How does a leveraged management buyout work?

In a leveraged management buyout (LMBO), the management team acquires a company using a mix of equity and borrowed funds, with a majority of the transaction amount being funded through debt. The acquired company’s assets are used as collateral for the borrowed funds. The key characteristic of an LMBO is the high level of leverage, which can enhance potential returns but also increase risks.

What are the potential advantages and disadvantages of a management buyout?

Advantages of a management buyout include the familiarity of the management team with the business, the potential to pursue new strategies, and the possibility of increased rewards for the team through owning shares in the company. However, the process can be time-consuming and complex, with significant risks, especially if the management team lacks experience in executing buyouts. Additionally, the high level of leverage may lead to increased financial pressure during tough times.

What are the key steps in the management buyout process?
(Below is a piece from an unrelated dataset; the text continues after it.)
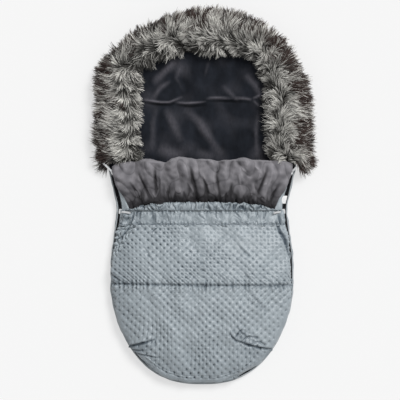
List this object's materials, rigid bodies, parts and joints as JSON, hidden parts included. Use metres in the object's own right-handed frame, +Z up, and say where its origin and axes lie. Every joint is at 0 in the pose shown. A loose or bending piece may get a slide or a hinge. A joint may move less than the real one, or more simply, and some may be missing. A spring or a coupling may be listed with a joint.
{
  "type": "winter footmuff",
  "caption": "Padded footmuff with a fur-trimmed hood end, a zipped quilted front cover and a fold-down velour collar.",
  "frame": {"origin": "on the floor under the middle of the footmuff's outline, as it lies on its back", "axes": "+Y toward the head end, +X to the footmuff's right side as seen from above with the head end up, +Z up out of the cover"},
  "size_m": [0.5924, 1.0012, 0.0847],
  "materials": {
    "quilt_satin": "satin grey-blue polyester with a small embossed quilt",
    "dark_velour": "dark graphite velour",
    "grey_velour": "mid grey velour",
    "cover_lining": "grey velour",
    "wadding": "white polyester wadding",
    "piping": "grey-blue woven piping",
    "zip_tape": "black woven tape",
    "zip_coil": "black nylon coil",
    "elastic": "white woven elastic",
    "fur": "silver grey pile with dark tips",
    "trim_backing": "knitted backing of the pile",
    "silver_metal": "plated die-cast metal",
    "tag": "blank white woven tape"
  },
  "bodies": {
    "root": {"back_outer_shell": "quilt_satin", "back_wadding": "wadding", "back_lining": "dark_velour", "edge_piping": "piping", "back_zip_tape": "zip_tape", "back_zip_coil": "zip_coil", "fur_trim_left": "fur", "fur_trim_right": "fur", "trim_backing_left": "trim_backing", "trim_backing_right": "trim_backing"},
    "hood": {"hood_outer_shell": "quilt_satin", "hood_wadding": "wadding", "hood_lining": "dark_velour", "fur_trim_hood": "fur", "trim_backing_hood": "trim_backing"},
    "foot_cover": {"foot_cover_outer": "quilt_satin", "foot_cover_wadding": "wadding", "foot_cover_lining": "cover_lining", "foot_zip_tape": "zip_tape", "foot_zip_coil": "zip_coil"},
    "body_cover": {"body_cover_outer": "quilt_satin", "body_cover_wadding": "wadding", "body_cover_lining": "cover_lining", "drawstring_band": "quilt_satin", "gathered_tunnel": "quilt_satin", "waist_elastic": "elastic", "body_zip_tape_left": "zip_tape", "body_zip_tape_right": "zip_tape", "body_zip_coil_left": "zip_coil", "body_zip_coil_right": "zip_coil"},
    "collar": {"collar_velour_top": "grey_velour", "collar_wadding": "wadding", "collar_velour_under": "grey_velour", "collar_side_strip_left": "quilt_satin", "collar_side_strip_right": "quilt_satin", "collar_zip_tape_left": "zip_tape", "collar_zip_tape_right": "zip_tape", "collar_zip_coil_left": "zip_coil", "collar_zip_coil_right": "zip_coil", "zip_top_stop_left": "silver_metal", "zip_top_stop_right": "silver_metal", "side_tag": "tag"},
    "lower_slider_left": {"slider_lower_left": "silver_metal"},
    "lower_puller_left": {"puller_lower_left": "silver_metal"},
    "lower_slider_right": {"slider_lower_right": "silver_metal"},
    "lower_puller_right": {"puller_lower_right": "silver_metal"},
    "upper_slider_left": {"slider_upper_left": "silver_metal"},
    "upper_puller_left": {"puller_upper_left": "silver_metal"},
    "upper_slider_right": {"slider_upper_right": "silver_metal"},
    "upper_puller_right": {"puller_upper_right": "silver_metal"}
  },
  "joints": [
    {"name": "hood_fold", "type": "hinge", "parent": "root", "child": "hood", "pos_m": [0, 0.258, 0.024], "axis": [1, 0, 0], "range_deg": [0, 50]},
    {"name": "foot_cover_lift", "type": "hinge", "parent": "root", "child": "foot_cover", "pos_m": [0, -0.4913, 0.0186], "axis": [1, 0, 0], "range_deg": [0, 90]},
    {"name": "body_cover_fold", "type": "hinge", "parent": "foot_cover", "child": "body_cover", "pos_m": [0, -0.235, 0.08505], "axis": [1, 0, 0], "range_deg": [0, 140]},
    {"name": "collar_fold", "type": "hinge", "parent": "body_cover", "child": "collar", "pos_m": [0, -0.017, 0.06505], "axis": [1, 0, 0], "range_deg": [0, 165]},
    {"name": "lower_slider_run_left", "type": "slide", "parent": "body_cover", "child": "lower_slider_left", "axis": [-0.1351, -0.9908, 0], "range_m": [0, 0.112]},
    {"name": "lower_puller_swing_left", "type": "hinge", "parent": "lower_slider_left", "child": "lower_puller_left", "pos_m": [-0.21669, -0.041, 0.02495], "axis": [-0.1351, -0.9908, 0], "range_deg": [0, 134]},
    {"name": "upper_slider_run_left", "type": "slide", "parent": "collar", "child": "upper_slider_left", "axis": [0.2232, -0.9748, 0], "range_m": [0, 0.05]},
    {"name": "upper_puller_swing_left", "type": "hinge", "parent": "upper_slider_left", "child": "upper_puller_left", "pos_m": [-0.23758, 0.063, 0.02495], "axis": [0.7071, 0.7071, 0], "range_deg": [0, 130]},
    {"name": "lower_slider_run_right", "type": "slide", "parent": "body_cover", "child": "lower_slider_right", "axis": [0.1351, -0.9908, 0], "range_m": [0, 0.112]},
    {"name": "lower_puller_swing_right", "type": "hinge", "parent": "lower_slider_right", "child": "lower_puller_right", "pos_m": [0.21669, -0.041, 0.02495], "axis": [-0.1351, 0.9908, 0], "range_deg": [0, 134]},
    {"name": "upper_slider_run_right", "type": "slide", "parent": "collar", "child": "upper_slider_right", "axis": [-0.2232, -0.9748, 0], "range_m": [0, 0.05]},
    {"name": "upper_puller_swing_right", "type": "hinge", "parent": "upper_slider_right", "child": "upper_puller_right", "pos_m": [0.23758, 0.063, 0.02495], "axis": [0.7071, -0.7071, 0], "range_deg": [0, 130]}
  ]
}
The management buyout process typically involves assembling your management team, assessing the business’s potential, and determining the valuation. You will also need to secure financing, negotiate the purchase terms, perform due diligence, and complete legal documentation. It is critical to follow a structured approach and seek professional advice at each stage to ensure a successful outcome.

How can the valuation of a business impact the buyout?

The valuation of a business plays a crucial role in deciding the purchase price in a management buyout. A higher valuation can result in a higher purchase price, which may make financing the transaction more challenging. Conversely, a lower valuation could make the transaction more attractive to potential financiers. The valuation needs to be accurate and based on sound assumptions to reflect the true potential of the company.

Are there any tax considerations to be aware of during a management buyout?

Tax considerations can have a significant impact on the structure of a management buyout. Different tax treatments apply to various elements of the transaction, including the financing structure, the sale of assets, and the treatment of share ownership. It is essential to plan for these considerations with the help of tax and legal experts to ensure that the transaction is structured optimally and compliant with tax regulations.